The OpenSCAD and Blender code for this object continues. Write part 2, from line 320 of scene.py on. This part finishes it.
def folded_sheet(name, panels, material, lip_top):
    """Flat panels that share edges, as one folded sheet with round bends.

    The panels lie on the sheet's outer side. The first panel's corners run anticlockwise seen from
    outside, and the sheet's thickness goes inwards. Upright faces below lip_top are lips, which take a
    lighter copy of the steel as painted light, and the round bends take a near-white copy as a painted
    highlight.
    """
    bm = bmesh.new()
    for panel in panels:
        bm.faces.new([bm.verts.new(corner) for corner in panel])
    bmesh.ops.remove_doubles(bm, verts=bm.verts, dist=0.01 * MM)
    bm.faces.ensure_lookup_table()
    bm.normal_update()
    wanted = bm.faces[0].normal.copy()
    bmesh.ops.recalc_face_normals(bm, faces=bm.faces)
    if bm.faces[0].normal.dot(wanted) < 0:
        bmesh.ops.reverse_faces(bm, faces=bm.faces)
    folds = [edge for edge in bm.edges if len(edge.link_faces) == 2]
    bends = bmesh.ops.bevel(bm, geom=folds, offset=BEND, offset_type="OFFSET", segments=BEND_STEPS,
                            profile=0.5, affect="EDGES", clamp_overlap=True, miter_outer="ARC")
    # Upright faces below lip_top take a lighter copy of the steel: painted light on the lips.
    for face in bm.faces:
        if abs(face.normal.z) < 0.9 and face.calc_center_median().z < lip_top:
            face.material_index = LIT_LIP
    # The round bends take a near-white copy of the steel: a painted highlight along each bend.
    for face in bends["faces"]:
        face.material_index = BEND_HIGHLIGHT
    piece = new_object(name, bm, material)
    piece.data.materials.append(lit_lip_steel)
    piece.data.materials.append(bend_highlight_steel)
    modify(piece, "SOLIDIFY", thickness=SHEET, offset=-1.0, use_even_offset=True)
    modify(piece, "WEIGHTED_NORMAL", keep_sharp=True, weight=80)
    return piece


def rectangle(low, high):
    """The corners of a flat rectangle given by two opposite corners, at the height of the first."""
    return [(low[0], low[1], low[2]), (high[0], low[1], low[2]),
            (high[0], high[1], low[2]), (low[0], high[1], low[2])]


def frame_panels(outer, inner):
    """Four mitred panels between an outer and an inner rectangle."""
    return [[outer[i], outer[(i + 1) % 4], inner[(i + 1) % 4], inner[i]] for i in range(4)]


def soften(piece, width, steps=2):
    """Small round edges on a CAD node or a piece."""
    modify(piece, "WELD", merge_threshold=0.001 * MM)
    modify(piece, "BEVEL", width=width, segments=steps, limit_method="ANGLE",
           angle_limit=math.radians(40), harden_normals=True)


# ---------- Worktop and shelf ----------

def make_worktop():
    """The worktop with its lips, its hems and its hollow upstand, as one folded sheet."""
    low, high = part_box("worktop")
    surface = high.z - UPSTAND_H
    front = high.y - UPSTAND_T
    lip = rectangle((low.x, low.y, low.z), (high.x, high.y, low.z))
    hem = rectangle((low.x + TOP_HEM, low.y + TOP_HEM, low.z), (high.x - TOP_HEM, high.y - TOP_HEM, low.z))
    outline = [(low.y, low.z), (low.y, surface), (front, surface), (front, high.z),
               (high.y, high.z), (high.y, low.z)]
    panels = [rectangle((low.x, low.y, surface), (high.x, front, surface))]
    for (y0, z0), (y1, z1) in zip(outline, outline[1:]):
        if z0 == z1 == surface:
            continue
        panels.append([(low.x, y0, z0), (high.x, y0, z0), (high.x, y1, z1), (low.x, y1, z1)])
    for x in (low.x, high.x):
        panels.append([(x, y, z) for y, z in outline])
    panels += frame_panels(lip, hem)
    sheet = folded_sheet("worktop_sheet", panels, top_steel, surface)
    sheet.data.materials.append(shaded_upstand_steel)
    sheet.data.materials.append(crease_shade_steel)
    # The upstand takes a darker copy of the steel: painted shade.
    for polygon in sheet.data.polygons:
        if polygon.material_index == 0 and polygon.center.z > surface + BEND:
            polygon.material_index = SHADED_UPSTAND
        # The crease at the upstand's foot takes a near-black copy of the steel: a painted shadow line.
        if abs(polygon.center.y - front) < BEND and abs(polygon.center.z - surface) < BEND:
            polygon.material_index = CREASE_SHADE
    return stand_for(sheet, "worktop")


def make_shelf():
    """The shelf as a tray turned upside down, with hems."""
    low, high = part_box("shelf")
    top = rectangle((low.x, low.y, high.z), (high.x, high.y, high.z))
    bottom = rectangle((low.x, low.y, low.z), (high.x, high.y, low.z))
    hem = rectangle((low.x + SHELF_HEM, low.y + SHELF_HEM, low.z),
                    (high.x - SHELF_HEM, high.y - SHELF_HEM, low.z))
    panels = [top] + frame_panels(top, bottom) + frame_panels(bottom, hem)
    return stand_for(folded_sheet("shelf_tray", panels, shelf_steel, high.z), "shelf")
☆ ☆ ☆
## [EXERCISE REQUIREMENTS]
Nothing in the data may differ; print all of it exactly as written.

## [REPLY TO THE EXERCISE]
The OpenSCAD and Blender code for this object continues. Write part 2, from line 320 of scene.py on. This part finishes it.
def folded_sheet(name, panels, material, lip_top):
    """Flat panels that share edges, as one folded sheet with round bends.

    The panels lie on the sheet's outer side. The first panel's corners run anticlockwise seen from
    outside, and the sheet's thickness goes inwards. Upright faces below lip_top are lips, which take a
    lighter copy of the steel as painted light, and the round bends take a near-white copy as a painted
    highlight.
    """
    bm = bmesh.new()
    for panel in panels:
        bm.faces.new([bm.verts.new(corner) for corner in panel])
    bmesh.ops.remove_doubles(bm, verts=bm.verts, dist=0.01 * MM)
    bm.faces.ensure_lookup_table()
    bm.normal_update()
    wanted = bm.faces[0].normal.copy()
    bmesh.ops.recalc_face_normals(bm, faces=bm.faces)
    if bm.faces[0].normal.dot(wanted) < 0:
        bmesh.ops.reverse_faces(bm, faces=bm.faces)
    folds = [edge for edge in bm.edges if len(edge.link_faces) == 2]
    bends = bmesh.ops.bevel(bm, geom=folds, offset=BEND, offset_type="OFFSET", segments=BEND_STEPS,
                            profile=0.5, affect="EDGES", clamp_overlap=True, miter_outer="ARC")
    # Upright faces below lip_top take a lighter copy of the steel: painted light on the lips.
    for face in bm.faces:
        if abs(face.normal.z) < 0.9 and face.calc_center_median().z < lip_top:
            face.material_index = LIT_LIP
    # The round bends take a near-white copy of the steel: a painted highlight along each bend.
    for face in bends["faces"]:
        face.material_index = BEND_HIGHLIGHT
    piece = new_object(name, bm, material)
    piece.data.materials.append(lit_lip_steel)
    piece.data.materials.append(bend_highlight_steel)
    modify(piece, "SOLIDIFY", thickness=SHEET, offset=-1.0, use_even_offset=True)
    modify(piece, "WEIGHTED_NORMAL", keep_sharp=True, weight=80)
    return piece


def rectangle(low, high):
    """The corners of a flat rectangle given by two opposite corners, at the height of the first."""
    return [(low[0], low[1], low[2]), (high[0], low[1], low[2]),
            (high[0], high[1], low[2]), (low[0], high[1], low[2])]


def frame_panels(outer, inner):
    """Four mitred panels between an outer and an inner rectangle."""
    return [[outer[i], outer[(i + 1) % 4], inner[(i + 1) % 4], inner[i]] for i in range(4)]


def soften(piece, width, steps=2):
    """Small round edges on a CAD node or a piece."""
    modify(piece, "WELD", merge_threshold=0.001 * MM)
    modify(piece, "BEVEL", width=width, segments=steps, limit_method="ANGLE",
           angle_limit=math.radians(40), harden_normals=True)


# ---------- Worktop and shelf ----------

def make_worktop():
    """The worktop with its lips, its hems and its hollow upstand, as one folded sheet."""
    low, high = part_box("worktop")
    surface = high.z - UPSTAND_H
    front = high.y - UPSTAND_T
    lip = rectangle((low.x, low.y, low.z), (high.x, high.y, low.z))
    hem = rectangle((low.x + TOP_HEM, low.y + TOP_HEM, low.z), (high.x - TOP_HEM, high.y - TOP_HEM, low.z))
    outline = [(low.y, low.z), (low.y, surface), (front, surface), (front, high.z),
               (high.y, high.z), (high.y, low.z)]
    panels = [rectangle((low.x, low.y, surface), (high.x, front, surface))]
    for (y0, z0), (y1, z1) in zip(outline, outline[1:]):
        if z0 == z1 == surface:
            continue
        panels.append([(low.x, y0, z0), (high.x, y0, z0), (high.x, y1, z1), (low.x, y1, z1)])
    for x in (low.x, high.x):
        panels.append([(x, y, z) for y, z in outline])
    panels += frame_panels(lip, hem)
    sheet = folded_sheet("worktop_sheet", panels, top_steel, surface)
    sheet.data.materials.append(shaded_upstand_steel)
    sheet.data.materials.append(crease_shade_steel)
    # The upstand takes a darker copy of the steel: painted shade.
    for polygon in sheet.data.polygons:
        if polygon.material_index == 0 and polygon.center.z > surface + BEND:
            polygon.material_index = SHADED_UPSTAND
        # The crease at the upstand's foot takes a near-black copy of the steel: a painted shadow line.
        if abs(polygon.center.y - front) < BEND and abs(polygon.center.z - surface) < BEND:
            polygon.material_index = CREASE_SHADE
    return stand_for(sheet, "worktop")


def make_shelf():
    """The shelf as a tray turned upside down, with hems."""
    low, high = part_box("shelf")
    top = rectangle((low.x, low.y, high.z), (high.x, high.y, high.z))
    bottom = rectangle((low.x, low.y, low.z), (high.x, high.y, low.z))
    hem = rectangle((low.x + SHELF_HEM, low.y + SHELF_HEM, low.z),
                    (high.x - SHELF_HEM, high.y - SHELF_HEM, low.z))
    panels = [top] + frame_panels(top, bottom) + frame_panels(bottom, hem)
    return stand_for(folded_sheet("shelf_tray", panels, shelf_steel, high.z), "shelf")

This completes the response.